How many lives truly are better, or more secure, after almost ten years?  Can anyone make a truly convincing case that the US military intervention has improved the prospects, the chance for a happier, more productive, more secure future for the majority of the people of Afghanistan? Pakistan? Iraq?  Can anyone make a convincing case that, ten years after, the US stands taller in the court of world opinion, or that America's actions have won the respect and admiration that, so many of us are convinced, are our birthright as Americans, as leaders of the "free world"?

I ask these questions now, because the Obama administration has steered the ship of state right up to the edge of another maelstrom, into the vortex of which - unless he and his people are wise enough to start rowing, hard, away from the edge  - it's bound to slide.

Libya became one of the new blooms of the Arab spring when some of its people rose in protest against the dictator Muammar Qaddafi, a sometimes pathetic yet ruthless figure whom we have alternately demonized (often rightly so) then coddled when he decided to dance to our tune.  When his security forces resorted to violence against the protesters, many of them took up arms against him and seemed to be on the brink of chasing him off.  But then he regained his equilibrium, rallied his military, drove back the rebels, and made dire threats about brutally finishing them off.

It's hard to blame Mr. Obama for reacting, for wanting to "do something."   With an esteemed humanitarian such as Samantha Power at one shoulder, and a self-serving politician like Nicolas Sarkozy at the other, urging him to do the right thing, to  exemplify American values and American leadership, it's perhaps fair to say that the better angels of Obama's nature got the better of him.  With the backing of the UN Security Council and the Arab League, Obama rolled the dice, committing US warplanes and ship-based cruise missiles to "saving" the rebels with a no-fly zone, gambling that these measures would jump-start a chain of events that would bring down Qaddafi and ring in a new democracy in Libya.

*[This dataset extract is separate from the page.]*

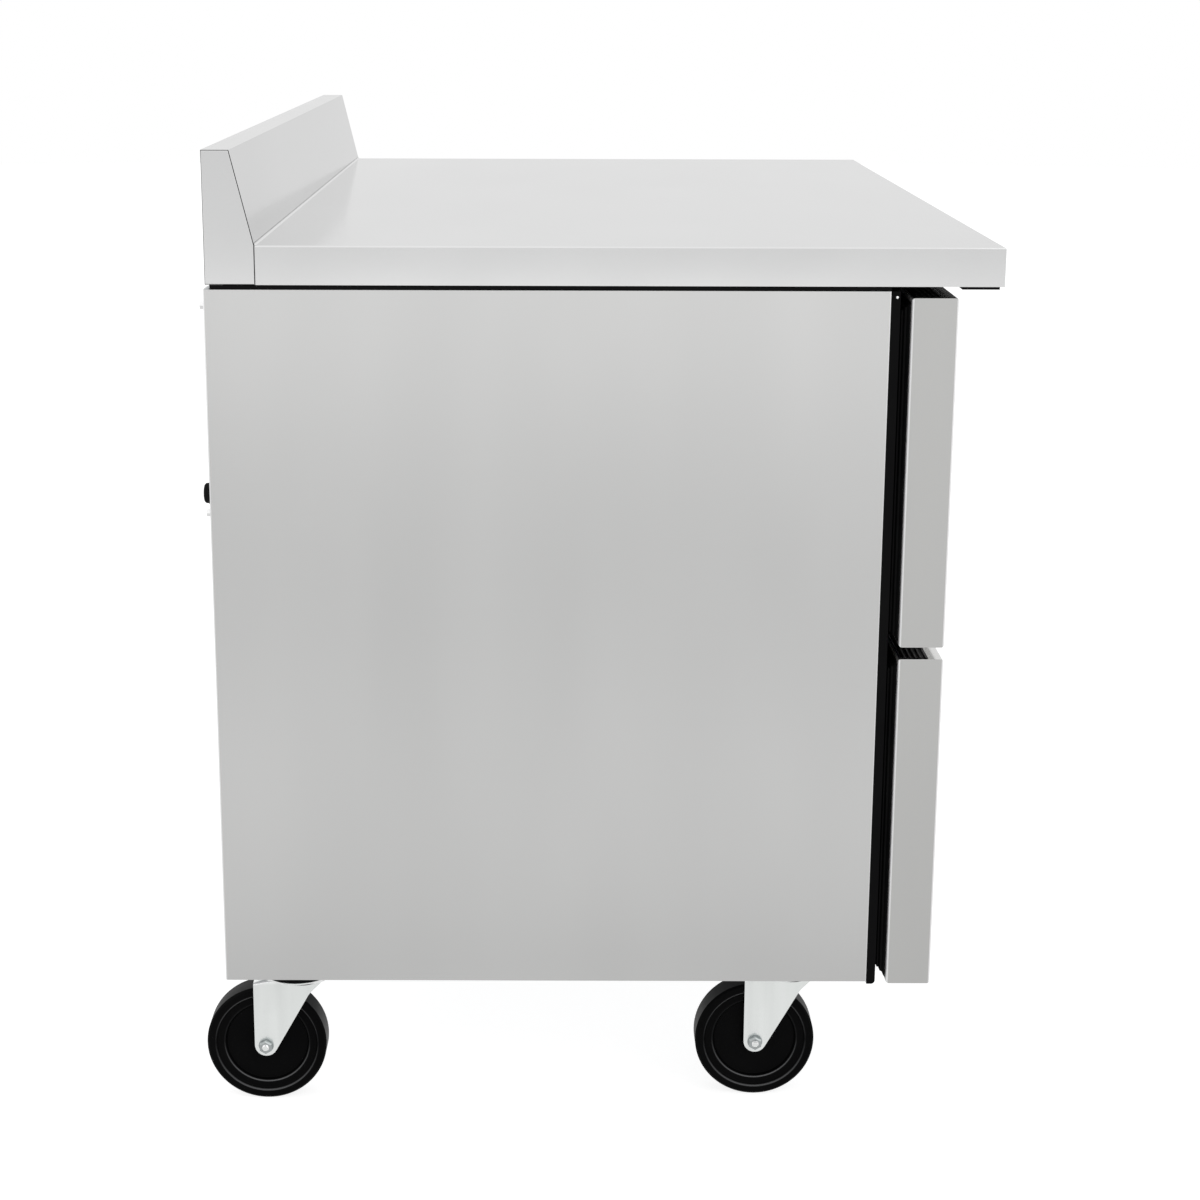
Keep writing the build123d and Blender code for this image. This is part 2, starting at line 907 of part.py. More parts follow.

But Qaddafi is still at the craps table.  His security forces remain in the field, even after some major shellacking (to borrow Obama's post-election-returns term) by the US-led "Allies"; he himself remains defiant; and the rebels whom we were once glorifying are turning out to be a highly unorganized, largely unknowable, internally divided mixed bag.  They want Obama to arm them; they complain that, by turning over the air attacks to NATO's underequipped forces, he's dooming their cause; and even if the rebels were to achieve a military "victory," that would not necessarily result in "success" (as in a democratic, forward-leaning new Libya).  More likely is a continuation of the current stalemate, with the rebels trying to consolidate control in the east (the old Cyrenaica), Qaddafi ensconced semi-comfortably in the west (in Tripolitania), and probably enough instability all around for jihadists to insert themselves in pursuit of their own goals.

And into that mess, some "experts" (such as Max Boot and General James Dubik) are calling for the insertion of US boots on the ground. (Evidently, US shoes are already on the ground in the person of CIA operatives authorized by Obama.)  John McCain and Joe Lieberman are demanding that Obama provide the rebels with a "more robust and coherent package of aid" (read: more and better guns - even though most of the rebels have no idea how to use them.  Of course, a contingent of US "advisers" = boots on the ground - might fix that, no?).   At the other end of the scale, some are chastising Obama for foolishly compounding an already essentially untenable military and fiscal situation for the US.  George Will lambasts Obama for caving to the impulse of "humanitarian imperialism" whereas Doug Bandow resorts to wording much less kind, referring to Obama as a "fool."  Both of them insist that Obama back up and get the US out of there.

Which I hope he will do, and the sooner the better.  By opting to send more arms, or put even a few advisers' boots on the ground, Obama will guarantee a slide of his ship of state into that vortex.  Once there, US boots - and likely more of them - will be "needed" there a long time.

And the US presence will prolong itself.  And shit will happen.  And those boots - and all that's bound to come with them - will tread heavily on the Libyans, as they have on Afghans, and Pakistanis, and Iraqis - and on how history, in the centuries to come, will remember the United States of America.